>> begin DATA
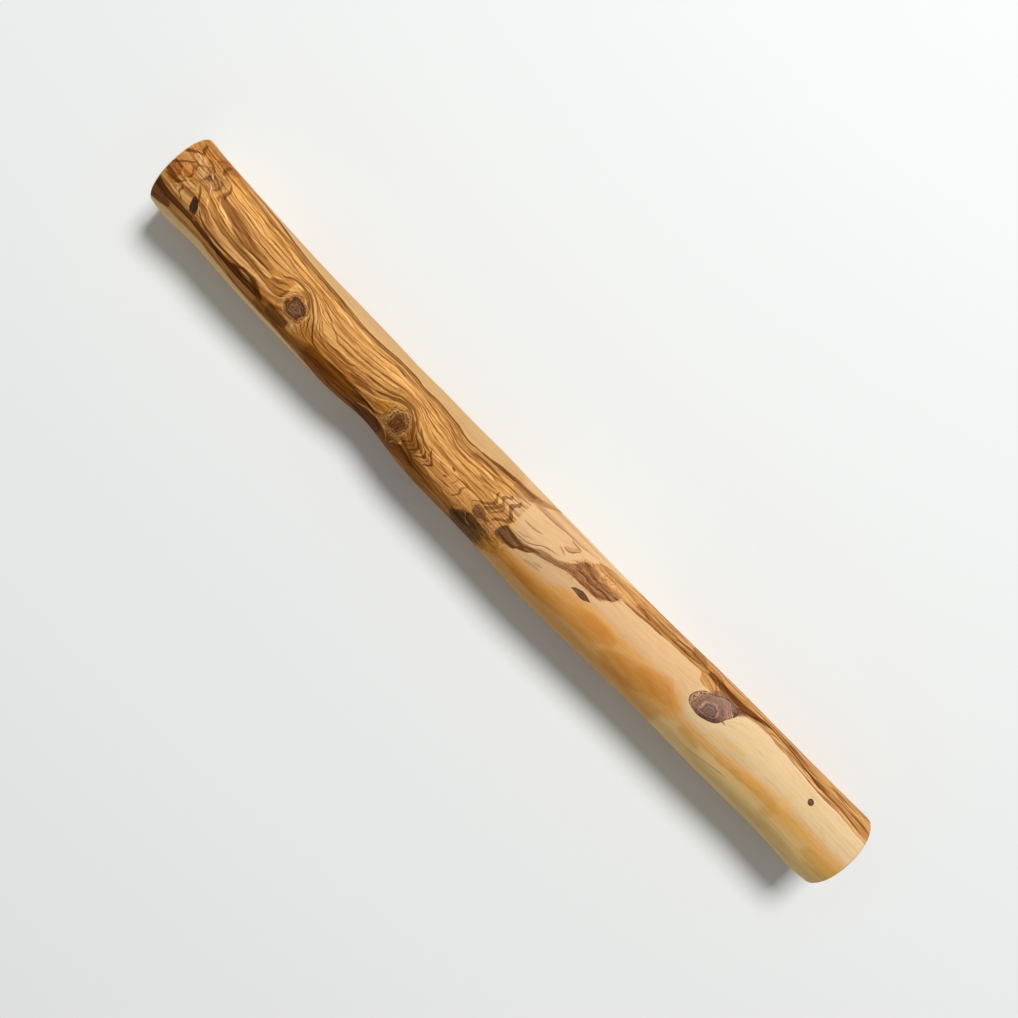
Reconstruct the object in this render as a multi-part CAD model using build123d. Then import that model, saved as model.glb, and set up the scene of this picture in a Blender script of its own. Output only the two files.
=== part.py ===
from build123d import *
import os
from bisect import bisect_left
from math import cos, hypot, radians, sin

# A French rolling pin, shaped by hand from one olive branch, in millimetres. It lies along X on its
# underside with its thicker end towards +X, and it bows towards -Y as the branch did. The origin is
# on the table, under the middle of the pin's box.

# The stick, as it lies: WIDTH and HEIGHT are those of its thickest section, which is the +X end
LENGTH = 480.0
WIDTH = 46.0
HEIGHT = 45.0
BOW = 5.2
END_ROUND = 1.2

# Sections along the stick: place along LENGTH from its middle, then shares of WIDTH, HEIGHT and BOW
STATION_SHARES = (
    (-0.500, 0.907, 0.905, 0.230),
    (-0.450, 0.897, 0.900, 0.520),
    (-0.390, 0.893, 0.895, 0.720),
    (-0.330, 0.894, 0.893, 0.860),
    (-0.270, 0.895, 0.895, 0.850),
    (-0.228, 0.887, 0.890, 0.810),
    (-0.186, 0.848, 0.855, 0.655),
    (-0.144, 0.902, 0.892, 0.810),
    (-0.102, 0.934, 0.915, 0.945),
    (-0.050, 0.945, 0.935, 0.860),
    (0.000, 0.953, 0.950, 0.930),
    (0.050, 0.983, 0.962, 1.000),
    (0.110, 0.977, 0.965, 0.920),
    (0.170, 0.963, 0.965, 0.820),
    (0.240, 0.968, 0.970, 0.600),
    (0.300, 0.988, 0.978, 0.490),
    (0.370, 0.985, 0.985, 0.360),
    (0.440, 0.995, 0.990, 0.280),
    (0.500, 1.000, 1.000, 0.150),
)

# Dead knots and bark: a thin seam of bark lies between each and the wood, and each narrows inwards
BARK_SEAM = 0.25
FLOOR_SHARE = 0.6
CUTTER_OVERRUN = 3.0

# The encased knot. Turn is its branch's lean from the top towards +Y, and twist turns its outline
# about the branch, in degrees
ENCASED_LONG = 27.0
ENCASED_WIDE = 14.4
ENCASED_DEPTH = 13.0
ENCASED_PLACE_SHARE = 0.281
ENCASED_TURN = 17.0
ENCASED_TWIST = 30.0
ENCASED_OUTLINE_SHARES = (
    (1.00, -0.10),
    (0.95, 0.50),
    (0.45, 0.92),
    (0.00, 0.85),
    (-0.45, 0.97),
    (-0.90, 0.60),
    (-1.00, 0.10),
    (-0.80, -0.40),
    (-0.40, -0.85),
    (0.20, -0.98),
    (0.60, -0.50),
)

# The diamond-shaped pin knot
DIAMOND_LONG = 12.0
DIAMOND_WIDE = 3.4
DIAMOND_DEPTH = 5.0
DIAMOND_PLACE_SHARE = 0.100
DIAMOND_TURN = 0.5
DIAMOND_TWIST = 9.0
DIAMOND_OUTLINE_SHARES = (
    (1.00, -0.20),
    (0.37, 0.65),
    (0.00, 0.95),
    (-0.67, 0.60),
    (-1.00, -0.10),
    (-0.50, -0.35),
    (0.00, -0.85),
    (0.38, -0.95),
)

# The small round pin knot
SMALL_ACROSS = 3.2
SMALL_DEPTH = 4.0
SMALL_PLACE_SHARE = 0.4245
SMALL_TURN = 20.0

# The wedge of bark near the -X end
BARK_LONG = 9.5
BARK_WIDE = 4.3
BARK_DEPTH = 3.5
BARK_PLACE_SHARE = -0.4535
BARK_TURN = -19.0
BARK_TWIST = -52.0
BARK_OUTLINE_SHARES = (
    (1.00, 0.20),
    (0.20, 0.95),
    (-0.60, 0.88),
    (-0.98, 0.17),
    (-0.50, -0.45),
    (0.16, -1.00),
    (0.64, -0.95),
)


def section_at(place_share):
    """Half the width, half the height and the sideways drift of the stick at a place along it."""
    places = [station[0] for station in STATION_SHARES]
    after = max(1, bisect_left(places, place_share))
    low, high = STATION_SHARES[after - 1], STATION_SHARES[after]
    part = (place_share - low[0]) / (high[0] - low[0])
    width, height, bow = (a + (b - a) * part for a, b in zip(low[1:], high[1:]))
    return width * WIDTH / 2, height * HEIGHT / 2, -bow * BOW


def section_face(place_share):
    """One cross-section of the stick: an oval that stands on the table, an arc above and one below."""
    half_width, half_height, drift = section_at(place_share)
    centre = (place_share * LENGTH, drift, half_height)
    plane = Plane(origin=centre, x_dir=(0, 1, 0), z_dir=(1, 0, 0))
    upper = EllipticalCenterArc((0, 0), half_width, half_height, 0, arc_size=180)
    lower = EllipticalCenterArc((0, 0), half_width, half_height, 180, arc_size=180)
    return plane * make_face(upper.edges() + lower.edges())


def make_stick():
    """The whole stick with eased ends, before anything is cut out of it."""
    stick = loft([section_face(station[0]) for station in STATION_SHARES])
    ends = stick.faces().sort_by(Axis.X)
    return fillet(ends[0].edges() + ends[-1].edges(), END_ROUND)


def branch_plane(place_share, turn, twist):
    """The plane across a branch where it leaves the stick's centre line, facing out."""
    half_width, half_height, drift = section_at(place_share)
    outwards = (0, sin(radians(turn)), cos(radians(turn)))
    centre = (place_share * LENGTH, drift, half_height)
    return Plane(origin=centre, x_dir=(1, 0, 0), z_dir=outwards).rotated((0, 0, twist))


def skin_height(place_share, turn):
    """From the stick's centre line to its surface along a branch."""
    half_width, half_height, drift = section_at(place_share)
    return 1 / hypot(sin(radians(turn)) / half_width, cos(radians(turn)) / half_height)


def spline_face(points):
    return make_face(Spline(*points, periodic=True))


def straight_face(points):
    return make_face(Polyline(*points, close=True))


def taper(outline, depth, place_share, turn, twist):
    """A plug from its floor to above the skin. outline(spread) gives its face at a spread of 1 on the skin."""
    plane = branch_plane(place_share, turn, twist)
    skin = skin_height(place_share, turn)
    spread_above = 1 + (1 - FLOOR_SHARE) * CUTTER_OVERRUN / depth
    floor = plane.offset(skin - depth) * outline(FLOOR_SHARE)
    above = plane.offset(skin + CUTTER_OVERRUN) * outline(spread_above)
    return loft([floor, above], ruled=True)


def outlined(shares, length, width, seam, draw):
    """A function that draws an outline of shares at a spread, grown by a seam."""

    def outline(spread):
        half_long = spread * length / 2 + seam
        half_wide = spread * width / 2 + seam
        return draw([(x * half_long, y * half_wide) for x, y in shares])

    return outline


def encased_knot(seam):
    outline = outlined(ENCASED_OUTLINE_SHARES, ENCASED_LONG, ENCASED_WIDE, seam, spline_face)
    return taper(outline, ENCASED_DEPTH, ENCASED_PLACE_SHARE, ENCASED_TURN, ENCASED_TWIST)


def diamond_knot(seam):
    outline = outlined(DIAMOND_OUTLINE_SHARES, DIAMOND_LONG, DIAMOND_WIDE, seam, straight_face)
    return taper(outline, DIAMOND_DEPTH, DIAMOND_PLACE_SHARE, DIAMOND_TURN, DIAMOND_TWIST)


def small_knot(seam):
    def outline(spread):
        return Circle(spread * SMALL_ACROSS / 2 + seam)

    return taper(outline, SMALL_DEPTH, SMALL_PLACE_SHARE, SMALL_TURN, 0)


def bark_pocket(seam):
    outline = outlined(BARK_OUTLINE_SHARES, BARK_LONG, BARK_WIDE, seam, straight_face)
    return taper(outline, BARK_DEPTH, BARK_PLACE_SHARE, BARK_TURN, BARK_TWIST)


PLUGS = {
    "encased_knot": encased_knot,
    "diamond_knot": diamond_knot,
    "small_knot": small_knot,
    "bark_pocket": bark_pocket,
}

stick = make_stick()
box = stick.bounding_box()
to_origin = Pos(-box.center().X, -box.center().Y, -box.min.Z)

body = stick
for make_plug in PLUGS.values():
    body = body - make_plug(BARK_SEAM)

os.makedirs("parts", exist_ok=True)
export_step(to_origin * body, "parts/pin_body.step")
for name, make_plug in PLUGS.items():
    export_step(to_origin * (make_plug(0) & stick), f"parts/{name}.step")

ends = (to_origin * body).faces().filter_by(GeomType.PLANE).sort_by(Axis.X)
print("box", box.size, "moved", to_origin.position)
print("end faces", ends[0].center(), ends[-1].center())
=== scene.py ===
"""A French rolling pin shaped by hand from one olive branch: its finish, light and camera."""
import bmesh
import bpy
from math import atan2, cos, hypot, pi, radians, sin, sqrt
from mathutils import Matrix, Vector, noise
from mathutils.bvhtree import BVHTree


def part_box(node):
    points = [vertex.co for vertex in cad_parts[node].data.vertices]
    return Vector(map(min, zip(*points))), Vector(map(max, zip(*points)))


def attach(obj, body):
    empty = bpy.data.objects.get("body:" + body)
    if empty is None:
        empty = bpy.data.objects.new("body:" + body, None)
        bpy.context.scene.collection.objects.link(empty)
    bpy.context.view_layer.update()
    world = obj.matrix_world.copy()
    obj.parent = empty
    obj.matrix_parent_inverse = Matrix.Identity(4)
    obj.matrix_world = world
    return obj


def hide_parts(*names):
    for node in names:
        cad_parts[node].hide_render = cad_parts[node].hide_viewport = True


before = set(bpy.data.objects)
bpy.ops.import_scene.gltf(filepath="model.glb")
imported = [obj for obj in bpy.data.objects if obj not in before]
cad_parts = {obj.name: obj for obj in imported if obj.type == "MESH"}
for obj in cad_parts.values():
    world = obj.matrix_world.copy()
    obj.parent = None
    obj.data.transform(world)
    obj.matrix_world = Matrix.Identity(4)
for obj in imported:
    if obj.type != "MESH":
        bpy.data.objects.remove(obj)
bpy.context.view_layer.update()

MM = 0.001

# The photograph's camera, in millimetres about the pin: it looks almost straight down, and the
# picture's right side points along VIEW_TURN from +X towards +Y
EYE = (-44.4, 2.8, 649.4)
AIM = (-5.5, 1.7, 21.5)
VIEW_TURN = 46.1
SENSOR = 36.0
LENS = 43.9
CLIP = (0.01, 20.0)

# Light: a soft window-like lamp beyond the +Y side, and pale light from all round
KEY_PLACE = (-180.0, 2136.0, 2940.0)
KEY_SIZE = 1260.0
KEY_POWER = 128.0
SKY_STRENGTH = 0.28
FLOOR_HALF = 3000.0
FLOOR_COLOUR = (231, 233, 232)
FLOOR_ROUGHNESS, FLOOR_GLOSS = 0.6, 0.2


def metres(point):
    return Vector(point) * MM


def place(obj):
    bpy.context.scene.collection.objects.link(obj)
    return obj


def linear(channel):
    share = channel / 255
    return share / 12.92 if share <= 0.04045 else ((share + 0.055) / 1.055) ** 2.4


def paint(red, green, blue):
    """A colour as it is seen in a picture, from 0 to 255, as the light that a shader works with."""
    return (linear(red), linear(green), linear(blue), 1.0)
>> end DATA
Start with the line that holds "body = stick" and finish with the line that holds "bpy.context.scene.collection.objects.link(empty)". Transcribe each line in between exactly, and those two as well.

ANSWER BELOW:
body = stick
for make_plug in PLUGS.values():
    body = body - make_plug(BARK_SEAM)

os.makedirs("parts", exist_ok=True)
export_step(to_origin * body, "parts/pin_body.step")
for name, make_plug in PLUGS.items():
    export_step(to_origin * (make_plug(0) & stick), f"parts/{name}.step")

ends = (to_origin * body).faces().filter_by(GeomType.PLANE).sort_by(Axis.X)
print("box", box.size, "moved", to_origin.position)
print("end faces", ends[0].center(), ends[-1].center())
=== scene.py ===
"""A French rolling pin shaped by hand from one olive branch: its finish, light and camera."""
import bmesh
import bpy
from math import atan2, cos, hypot, pi, radians, sin, sqrt
from mathutils import Matrix, Vector, noise
from mathutils.bvhtree import BVHTree


def part_box(node):
    points = [vertex.co for vertex in cad_parts[node].data.vertices]
    return Vector(map(min, zip(*points))), Vector(map(max, zip(*points)))


def attach(obj, body):
    empty = bpy.data.objects.get("body:" + body)
    if empty is None:
        empty = bpy.data.objects.new("body:" + body, None)
        bpy.context.scene.collection.objects.link(empty)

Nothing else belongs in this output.